Despite these positive measures, the economic landscape remains complex. In the U.S., recent data has shown signs of weakening, while the Eurozone is gradually experiencing a recovery. GDP growth forecasts for the Eurozone have been revised upwards, indicating a stabilization of the economic environment. “The differences in economic conditions worldwide require a nuanced approach to monetary policy,” Tischendorf adds.

New economic realities require adjustments

Pension funds must also strategically adjust their asset allocation to align with the new economic realities. In an era of changing yields and increasing market volatility, proactive measures are vital to secure long-term financial objectives.

“The coming months will reveal how effective these interest rate cuts will be,” emphasizes Tischendorf. “Investors need to stay vigilant and be prepared to respond to changes in the global economy.”

Overall, the current developments highlight the necessity of a flexible and strategic approach to monetary policy and investment strategies to navigate the challenges of a dynamic and rapidly changing economic landscape.

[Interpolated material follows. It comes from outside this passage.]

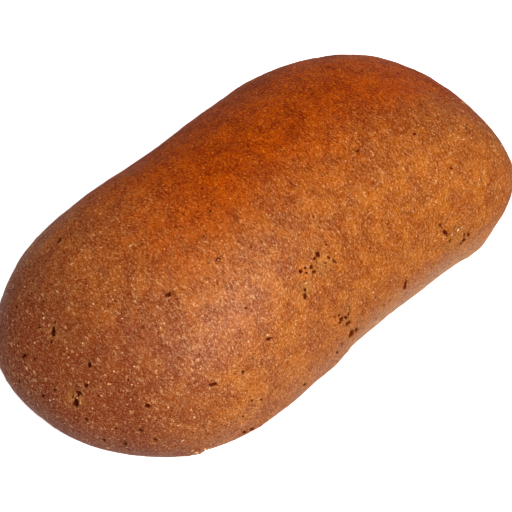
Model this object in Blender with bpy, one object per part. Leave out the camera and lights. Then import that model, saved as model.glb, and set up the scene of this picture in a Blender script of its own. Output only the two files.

Background information on the study

Swiss Pension Finance Watch reviews quarterly how capital market performance affects pension plan financing in Switzerland. The study is part of the Global Pension Finance Watch from WTW which includes results back to 2000 for major retirement markets worldwide. The results are published quarterly with a focus on linked asset/liability results. It covers pension plans in Brazil, Canada, the Euro-zone, Japan, Switzerland, the U.K., and the U.S.

The impact of capital markets on these pension plans is two-fold:

  • Investment performance on fund assets
  • Changes in economic assumptions on plan liabilities (as measured by international accounting standards)

WTW’s model defines a benchmark pension plan that is intended to be representative of the pension liabilities and plan assets (including asset mix) that are typically found in each global market. The impact of movements in capital markets on assets and liabilities is combined to produce a Pension Index which reflects the movement in the funding level of the benchmark pension plan.